Scenario 2: Your child overhears you complaining. You just got off the phone, venting about a difficult colleague or a frustrating interaction. Your child looks at you, confused. "Mommy, why were you saying Mrs. Lerner is so annoying?"
Your Script
For Scenario 1 (Child brings gossip): "Oh, honey, that sounds like a lot of chatter at school. You know, sometimes people talk about things, but it's not really our place to share or discuss what others do or say, especially if it might make someone feel sad or embarrassed. David's math test, or Mrs. Green's mood, that's their private business. Our job is to be kind and focus on what we can control. What's something fun you did with David today, or something nice you noticed about Mrs. Green?"
(Total time: ~25-30 seconds. Key elements: Acknowledge, gently redirect, emphasize privacy, shift to positive/controllable.)
For Scenario 2 (Child overhears you complaining): "You're right to notice that, sweetie. And you know what? Sometimes even grown-ups say things they shouldn't, especially when they're feeling frustrated. I was feeling annoyed about something, but talking about Mrs. Lerner like that wasn't helpful or kind. It's a good reminder for me to be more careful with my words, because words have power, and we want to use them to build people up, not bring them down. Thanks for helping me remember that."
(Total time: ~25-30 seconds. Key elements: Acknowledge, model self-correction/teshuvah, explain the 'why' (words have power), thank them.)
These scripts are not about perfection, but about providing a quick, consistent framework for mindful communication. You're teaching by example, which is the most powerful lesson of all.
Habit
The 3-Second Pause
This week's micro-habit is incredibly simple, yet profoundly impactful. It's about creating a tiny space between impulse and speech.
The Practice
Before you speak about another person, take a 3-second pause. In that pause, quickly ask yourself (or just feel):
- Is it true? (The text defines lashon horah as true but derogatory, so this is just the first filter.)
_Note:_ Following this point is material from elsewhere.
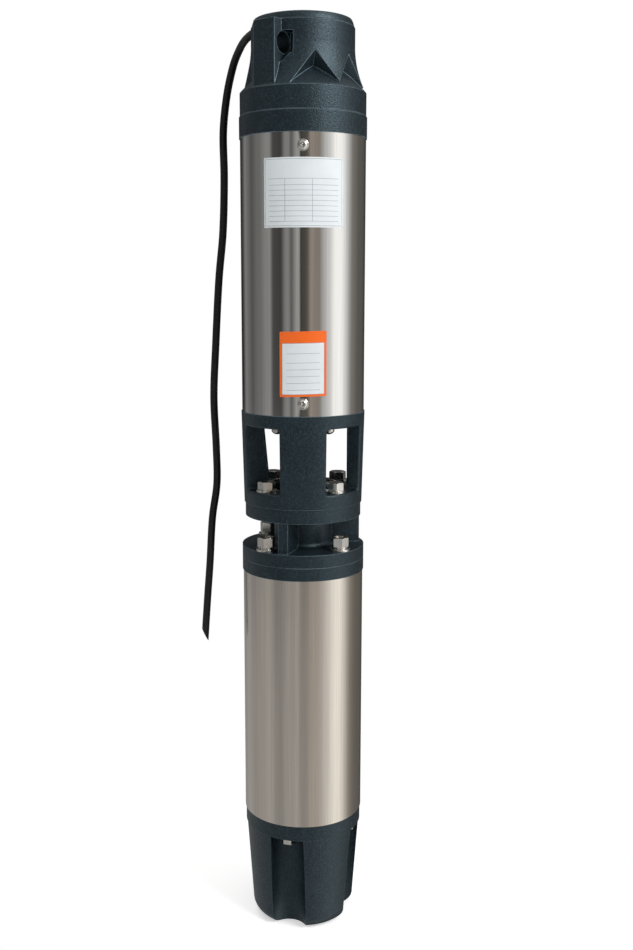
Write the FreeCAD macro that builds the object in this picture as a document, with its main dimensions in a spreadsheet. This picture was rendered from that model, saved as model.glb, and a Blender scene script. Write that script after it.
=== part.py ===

- Is it kind? (Will this uplift or diminish?)
- Is it necessary/helpful? (Does this conversation genuinely need this information, or am I just sharing for the sake of sharing, or to vent?)
You don't need to answer all perfectly. The act of pausing is the habit. It’s a moment of mindfulness, a quick check-in before your words take flight. Put a little sticky note on your computer, your phone, or your coffee maker that just says "Pause."
The Why
This micro-habit directly addresses the impulsive nature of much of our speech. It interrupts the automatic flow of conversation, giving you a chance to engage your higher self, your Jewish soul, before words that could be lashon horah or rechilus leave your lips. You won't do it every time, and that's absolutely okay. The win isn't perfect execution; the win is awareness. Noticing that you didn't pause after the fact is still a step forward. It means you're tuning into this crucial area of personal growth. Small pauses, big impact on your speech and the atmosphere of your home.
Takeaway
Our words are incredibly powerful tools, capable of building worlds or, G-d forbid, tearing them down. This week, let's lean into the profound wisdom of our tradition by becoming more mindful architects of our speech. Every kind word, every thoughtful silence, every conscious pause is a micro-win, a step toward creating a home and a world filled with more respect, empathy, and blessing. You've got this, wonderful parents! Keep shining.